The Nagasakibana campground in Bungotakada is home to rolling fields of flowers like the yellow rapeseed plant that blooms in spring. Here you can find works by the international artist and celebrity Yoko Ono, who has placed 13 “benches” made of Kunisaki stone around the landscape. Accompanying each is a plaque engraved with the artist’s poems and instructions, such as “Listen to the world turn.” “Wish Tree,” another work by Ono, invites visitors to write their aspirations for changing the world on strips of paper and affix them to the tree. The wishes are collected and sent to Ono’s Imagine Peace Tower in Iceland.
The artist Yodogawa Technique (Hideaki Shibata) creates colorful sculptures from items that have been discarded or washed up on shores. Using bright plastic toys, electronics, and other objects, Yodogawa Technique has cobbled together a camel for the Nagasakibana campground. With humps inspired by the Kunisaki mountains, the camel – a symbol of travel – features cabinet doors on its stomach. Open it up and you’ll find jars of seeds you are free to take with you, setting them out on their own journeys. You are also welcome to make your own contributions to the camel.
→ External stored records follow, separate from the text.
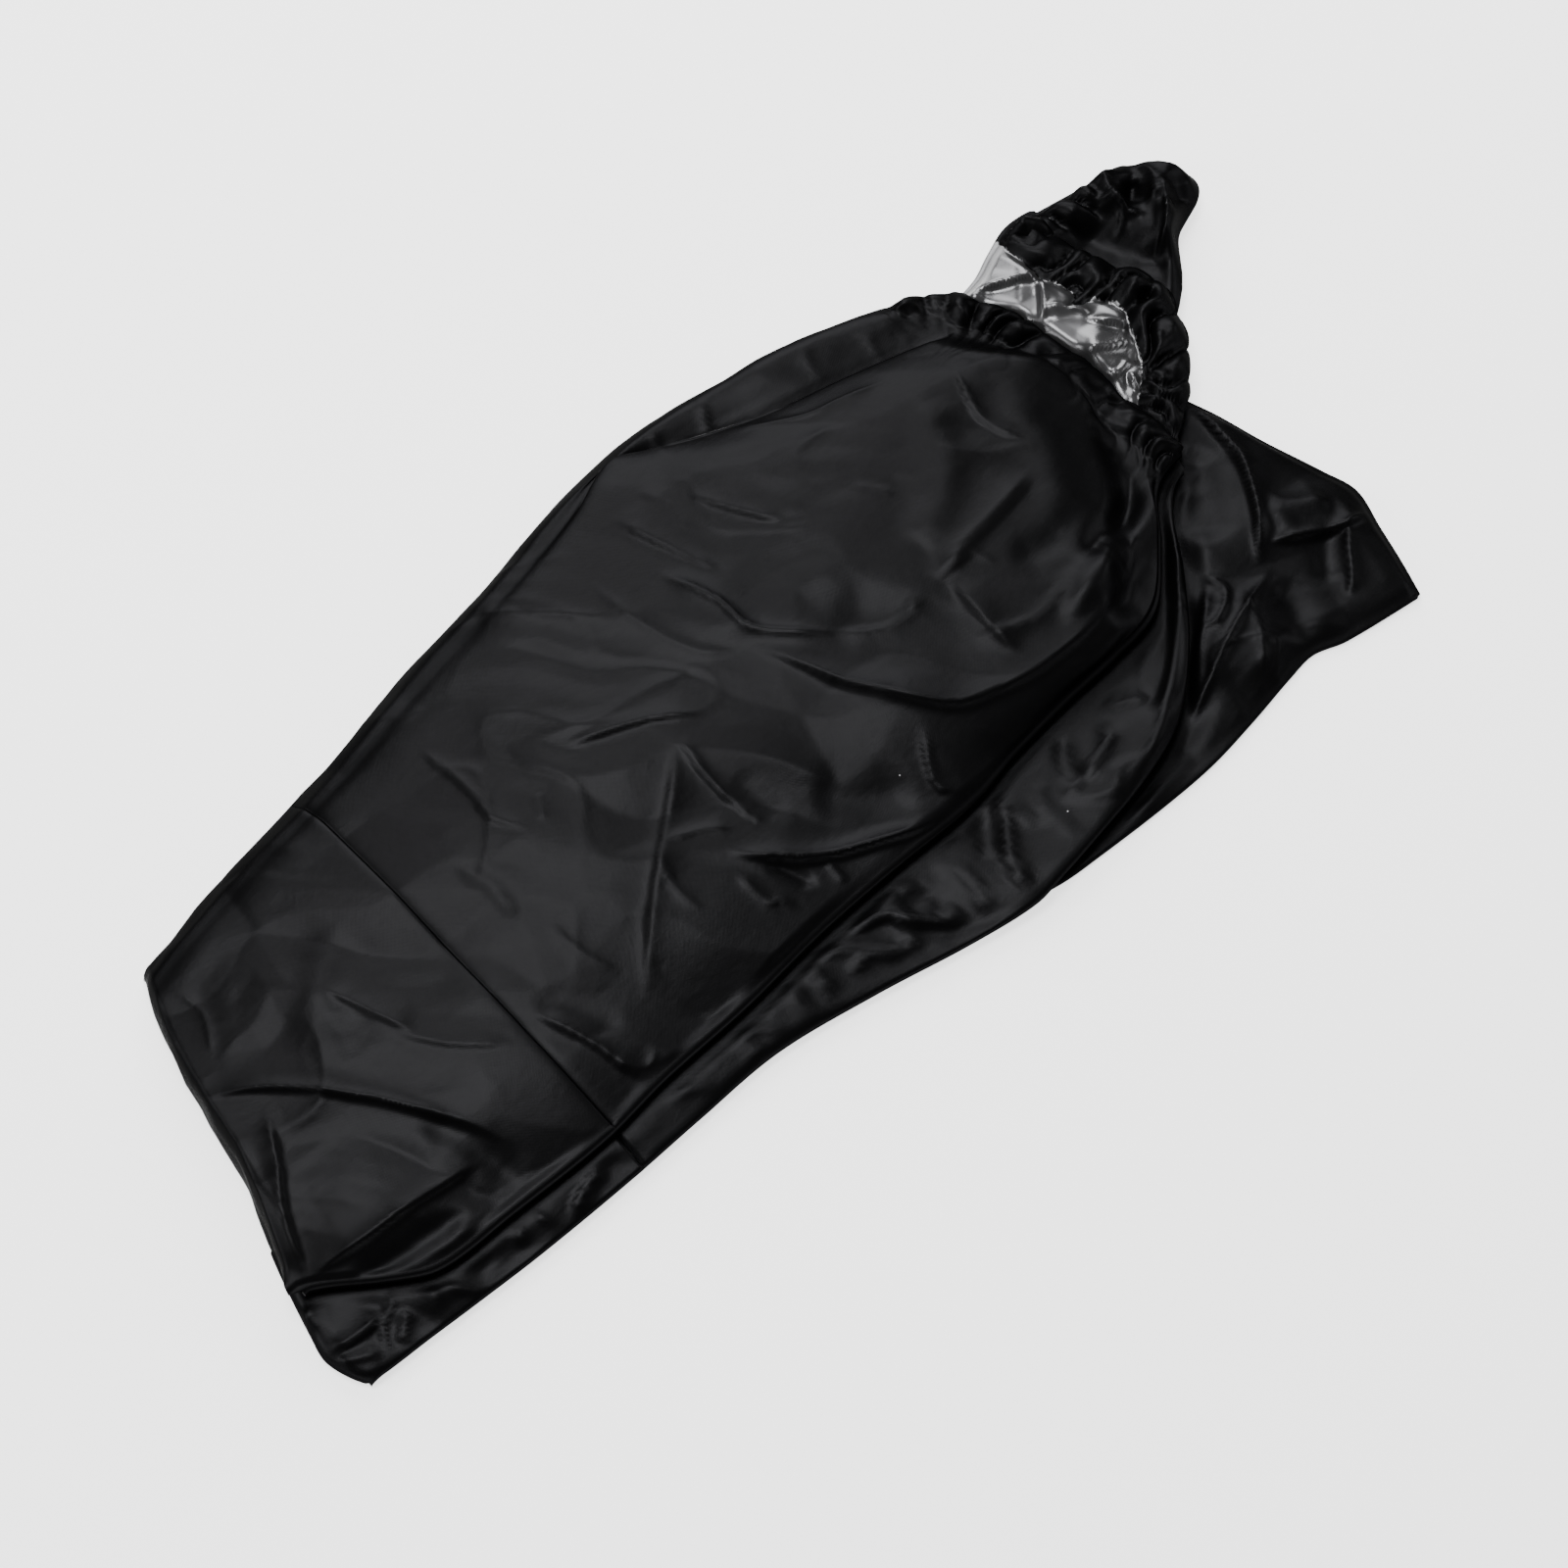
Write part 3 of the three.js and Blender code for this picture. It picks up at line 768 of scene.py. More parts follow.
TOP_CREASES = (
    # Seam's lower end
    Crease(((-270, -56), (-254, -96), (-247, -122), (-240, -142)), 3.4, 8, Profile.STEP),
    Crease(((-262, -50), (-244, -82), (-232, -110)), -1.6, 11, Profile.SOFT),
    Crease(((-252, -116), (-234, -134), (-222, -126)), 1.6, 5),
    Crease(((-222, -20), (-218, -50), (-208, -78)), 1.3, 4.1),
    Crease(((-240, 52), (-232, 20), (-234, -8)), -1.4, 6.1, Profile.SOFT),
    # Left half of the skirt
    Crease(((-204, 135), (-199, 84), (-202, 61), (-186, 34)), 2.3, 5.4, Profile.STEP),
    Crease(((-166, 54), (-178, 33)), 1.2, 3.4),
    Crease(((-142, 193), (-110, 184), (-89, 164), (-39, 113)), 2.0, 6.1),
    Crease(((-134, 68), (-80, 45), (-55, 28), (-45, 23)), 3, 4.8, Profile.STEP),
    Crease(((-150, 90), (-110, 70), (-60, 62), (-20, 50)), 1.8, 12),
    Crease(((-71, 27), (-76, -9), (-73, -44), (-66, -68)), 2.3, 5.4, Profile.STEP),
    Crease(((-70, 24), (-101, -5), (-123, -23), (-165, -59), (-210, -103)), 3.2, 14, Profile.STEP),
    Crease(((-60, -20), (-58, -48), (-54, -70)), -1, 8, Profile.SOFT),
    Crease(((-137, -33), (-143, -59), (-140, -80)), 1.4, 4.1),
    Crease(((-128, -29), (-103, -39), (-86, -51)), 2.2, 4.1, Profile.STEP),
    # Long crease over the shelf and the small folds around it
    Crease(((-100, -54), (-92, -71), (-59, -100), (-18, -119), (15, -132), (53, -140)), 8, 8.5, Profile.STEP),
    Crease(((-105, -73), (-103, -102), (-95, -108), (-92, -122)), 2.2, 3.4),
    Crease(((-84, -78), (-78, -96), (-70, -116)), -2.5, 4.8, Profile.SOFT),
    Crease(((-54, -106), (-54, -126)), 1.8, 2.7),
    Crease(((55, -79), (39, -105), (36, -117), (45, -128)), 3.2, 3.4, Profile.STEP),
    Crease(((-30, -60), (0, -90), (30, -100)), -2.5, 18, Profile.SOFT),
    # Folds that run from the roll to the bag
    Crease(((-39, 150), (-34, 105), (-18, 60), (8, 40)), 2.1, 8.5),
    Crease(((-1, 127), (15, 80), (20, 46), (63, 3)), 5.5, 11),
    Crease(((4, 176), (20, 130), (34, 92)), 3, 12, Profile.STEP),
    Crease(((54, 157), (71, 122), (90, 91)), 2.4, 4.8, Profile.STEP),
    Crease(((106, 182), (154, 149), (182, 140), (219, 128)), 2.8, 8.5),
    Crease(((30, 185), (40, 160), (36, 130)), 1.2, 4.8),
    # Edge of the bag and the creases on it
    Crease(((8, 44), (25, 7), (43, -32), (77, -80), (112, -95), (152, -102), (203, -99), (246, -82)), 7, 13,
           Profile.STEP),
    Crease(((66, 30), (104, -16), (150, -44)), -3, 24, Profile.SOFT),
    Crease(((125, -7), (89, -12), (56, 10)), 3, 10, Profile.STEP),
    Crease(((128, -3), (147, -8), (177, -2), (244, 8)), 5, 12, Profile.STEP),
    Crease(((141, -14), (138, -57), (137, -86)), 3.2, 10, Profile.STEP),
    Crease(((204, -66), (164, -72), (122, -56)), 2.8, 10, Profile.STEP),
    Crease(((255, 104), (243, 69), (246, 46), (256, 30)), 3, 4.8, Profile.STEP),
    Crease(((275, 80), (262, 20), (240, -20), (230, -60)), 4, 17, Profile.SOFT),
    Crease(((220, 110), (205, 60), (170, 30), (130, 26)), 3, 14, Profile.SOFT),
    Crease(((139, 86), (160, 57)), 1.2, 3.4),
    Crease(((167, -6), (173, -25)), 1.2, 3.4),
    Crease(((200, 70), (225, 40), (262, 22)), 1.7, 5.4),
    Crease(((180, -30), (215, -38), (252, -28)), -3, 11, Profile.SOFT),
    # Puffed fold beside the gather
    Crease(((322, -30), (304, -50), (280, -66), (245, -74), (212, -80), (172, -92)), 8.5, 12, Profile.SOFT),
    Crease(((300, -30), (278, -48), (246, -56), (218, -62)), -5, 7.6, Profile.SOFT),
    Crease(((268, -64), (240, -88), (214, -90)), 2.0, 4.1),
    # Roll along the far side, and the valley before it
    Crease(((48, 206), (93, 189), (149, 168), (196, 157), (241, 147), (284, 140)), -2.2, 11, Profile.SOFT),
    Crease(((117, 214), (108, 197), (100, 182)), 1.8, 4.1),
    Crease(((76, 216), (68, 200), (66, 188)), 1.6, 4.1),
    Crease(((46, 208), (91, 196), (134, 180), (203, 162), (271, 146)), 2.2, 4.8, Profile.STEP),
    Crease(((200, 200), (192, 184), (188, 166)), 1.2, 4.1),
    Crease(((250, 186), (236, 168), (232, 150)), 1.3, 4.1),
)

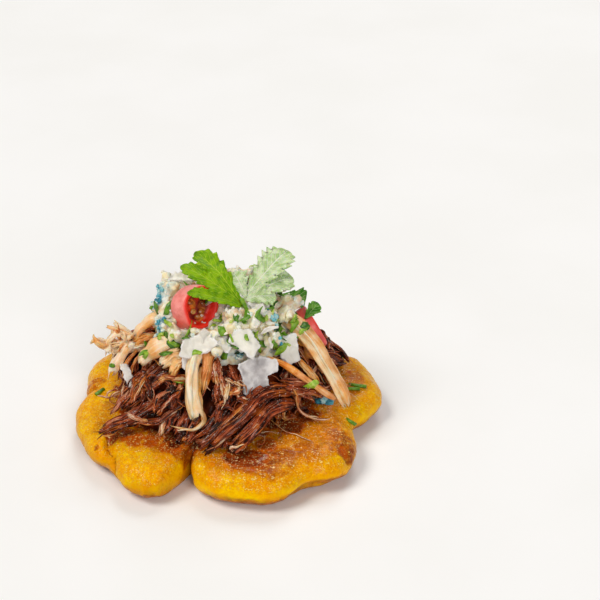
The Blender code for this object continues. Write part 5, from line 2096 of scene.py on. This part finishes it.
@dataclass
class CheeseShavings:
    """The thin shavings of hard cheese."""

    curls: tuple[ShavingPlan, ...] = plans(
        ShavingPlan,
        ('shaving_front', ((-5.0, 3.0), (-3.4, -5.4), (3.4, -4.0), (2.6, -0.4), (5.4, 0.8), (5.3, 3.9),
         (-0.8, 5.0)), (8.2, -13.2, 24.2), 52.0, 0.0, 0.6),
        ('shaving_left', ((-5.2, -2.8), (-4.0, 1.6), (1.4, 3.8), (5.8, 0.6), (2.4, -1.4), (-1.8, -3.0)),
         (-7.2, -9.6, 31.4), 48.0, -4.0, 1.2, 0.8),
        ('shaving_middle', ((-4.6, 1.2), (-2.0, 4.2), (1.4, 4.0), (3.8, -0.8), (1.6, -4.2), (-1.6, -1.4)),
         (5.2, -10.6, 32.4), 56.0, 6.0, -0.8, 0.9),
        ('shaving_right', ((-2.6, 3.6), (2.8, 4.0), (3.0, -3.4), (-0.6, -4.0), (-2.4, -1.6)),
         (16.8, -6.6, 27.2), 60.0, 22.0, 0.8, 0.9),
        ('shaving_low_left', ((-2.6, 3.0), (-0.6, 3.4), (2.6, -3.0), (0.0, -3.4)), (-26.6, -4.6, 19.6),
         42.0, -2.0, 0.5, 0.5),
        ('shaving_top_left', ((-4.8, -1.0), (-3.6, 1.4), (2.6, 1.8), (4.8, 0.2), (3.2, -1.6)),
         (-10.6, 11.6, 40.4), 30.0, 6.0, 0.8, 1.0),
        ('shaving_top_right', ((-3.0, 1.8), (2.4, 2.6), (3.4, -1.8), (-1.8, -2.6)), (15.2, 9.6, 38.4),
         36.0, 24.0, 0.7, 0.6),
        ('shaving_back', ((-4.4, 2.4), (1.0, 3.4), (4.6, 1.0), (3.0, -3.0), (-2.6, -2.6)),
         (5.6, 22.8, 34.0), -48.0, 12.0, 1.0),
        ('shaving_back_left', ((-3.6, 2.6), (2.8, 2.2), (3.4, -2.6), (-1.0, -3.4)), (-14.6, 19.6, 33.4),
         -40.0, -34.0))
    # Shavings that stand for no node of the solids.
    extra: tuple[ShavingPlan, ...] = plans(
        ShavingPlan,
        ('bar', ((-3.7, -2.0), (-3.9, -0.9), (3.4, 2.3), (3.9, 1.2)), (3.2, -5.6, 36.2),
         52.0, 0.0, 0.2, 0.5),
        ('clear', ((-3.0, 0.8), (-1.4, 2.0), (2.6, 1.5), (3.0, -0.8), (-1.6, -1.8)), (9.2, -0.8, 38.0),
         48.0, 6.0, 0.8, 0.45),
        ('corner', ((-2.4, 1.2), (-0.4, 2.4), (2.4, 1.0), (1.2, -2.0), (-1.8, -1.6)), (-0.2, -8.8, 31.0),
         40.0, -10.0, 0.8, 0.7),
        ('under', ((-2.2, 1.6), (1.6, 1.4), (1.4, -1.4), (-0.6, -2.2), (-2.0, -1.0)), (-9.6, -11.4, 27.6),
         50.0, 0.0, 0.8, 0.3))
    thickness: float = 1.1
    voxel: float = 0.26
    small: int = 46

    def build(self, shared: SharedEffects, surface: Surface) -> list[Piece]:
        """Builds the shavings and the small flakes.

        Args:
            shared: The shared effects.
            surface: What the small flakes lie on.

        Returns:
            The pieces.
        """
        finish, slot = ShavedCheese().material(shared), "shaved_cheese"
        return [*(serve(self.shaving(plan), finish, slot, plan.node) for plan in self.curls),
                *(serve(self.shaving(plan), finish, slot) for plan in self.extra),
                serve(self.flakes(surface), finish, slot)]

    def shaving(self, plan: ShavingPlan) -> Piece:
        """One shaving with a broken edge and a slight curl.

        Args:
            plan: What it is like.

        Returns:
            The piece.
        """
        bm = bmesh.new()
        bm.faces.new([bm.verts.new((x * MM, y * MM, -self.thickness / 2 * MM)) for x, y in plan.outline])
        thicken(bm, self.thickness * MM)
        bmesh.ops.recalc_face_normals(bm, faces=bm.faces)
        piece = piece_from(bm, plan.node + "_curl")
        reskin(piece, self.voxel, 2)
        skin = Skin(piece)
        seed, points = plan.middle[0], skin.points
        edge = ease(np.hypot(skin.normals[:, 0], skin.normals[:, 1]), 0.3, 0.8)
        torn = 0.55 * noise_over(points, 2.2, seed, 2) + 0.30 * noise_over(points, 0.8, seed + 1, 2)
        skin.push(edge * torn + 0.20 * noise_over(points, 1.2, seed + 3, 2))
        inward = skin.spread(edge, 14)
        skin.paint("edge", ease(inward + 0.25 * noise_over(points, 1.5, seed + 5, 2), 0.05, 0.75))
        skin.paint("tone", np.full(len(points), plan.warm))
        points = skin.points
        flat = points * np.array((1.0, 1.0, 0.0))
        points[:, 2] += plan.bend * (points[:, 0] ** 2 / 16.0 - 0.5)
        points[:, 2] += 0.9 * noise_over(flat, 4.5, seed + 7) + 0.3 * noise_over(flat, 1.6, seed + 9)
        turn = (Matrix.Rotation(math.radians(plan.turn), 3, "Z")
                @ Matrix.Rotation(math.radians(plan.lean), 3, "X"))
        skin.points = points @ np.array(turn).T + np.array(plan.middle)
        skin.write()
        return piece

    def flakes(self, surface: Surface) -> Piece:
        """Small flakes scattered over the cap.

        Args:
            surface: What they lie on.

        Returns:
            One joined piece.
        """
        draw = np.random.default_rng(41)
        bm = bmesh.new()
        bmesh.ops.create_circle(bm, cap_ends=True, segments=7, radius=1.0)
        thicken(bm, 0.3)
        flake = Template(bm)
        places, tones = [], []
        for _ in range(self.small):
            hit = CheeseCap.above(surface, draw, 86.0)
            if hit is None:
                continue
            size, uneven = draw.uniform(0.9, 2.3), flake.ragged(draw, 0.35)
            shape = flake.points * np.array((size, size * draw.uniform(0.45, 0.9), 1.3))
            shape[:, :2] *= uneven
            shape[:, 2] += 0.12 * shape[:, 0] ** 2
            facing = unit(hit[1] + draw.normal(0.0, 0.4, 3))
            places.append(laid(shape, hit[0], facing, any_turn(draw), 0.3))
            tones.append(draw.uniform(0.3, 0.9))
        return flake.repeat("cheese_flakes", places, tones, smooth=False)


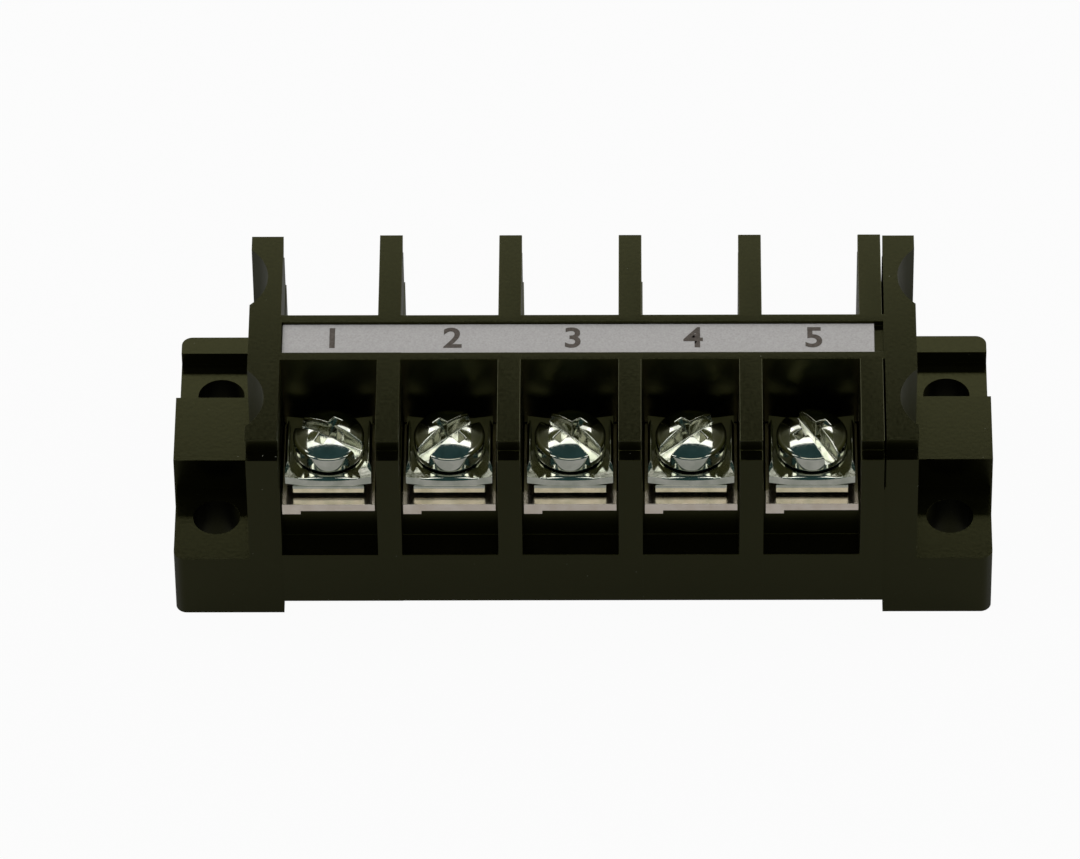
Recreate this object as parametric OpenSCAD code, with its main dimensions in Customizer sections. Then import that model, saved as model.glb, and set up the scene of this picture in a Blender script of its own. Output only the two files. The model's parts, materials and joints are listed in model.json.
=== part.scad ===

Takahito Kimura’s Sitting with the Sun is another work to enjoy at the Nagasakibana site. Kimura, an artist who creates works that experiment with nature, echoes the floral landscape with a pair of iron sunflowers on the beach. The shadows cast by the heads of the flowers offer shade falling over stones and pieces driftwood arranged as benches. The locations of these shady spots change with the time of day and season, creating different vantage points for moments of relaxation and gazing at the sea.
From the hot springs of Beppu to the coasts and peaks of the Kunisaki Peninsula, Oita Prefecture is a place of natural wonders that in recent years has come to host works by top artists. An ideal visit combines experiences of the area’s art, nature, and local culture. With creative initiatives like the ones led by Beppu Project ever-evolving, multiple visits are recommended.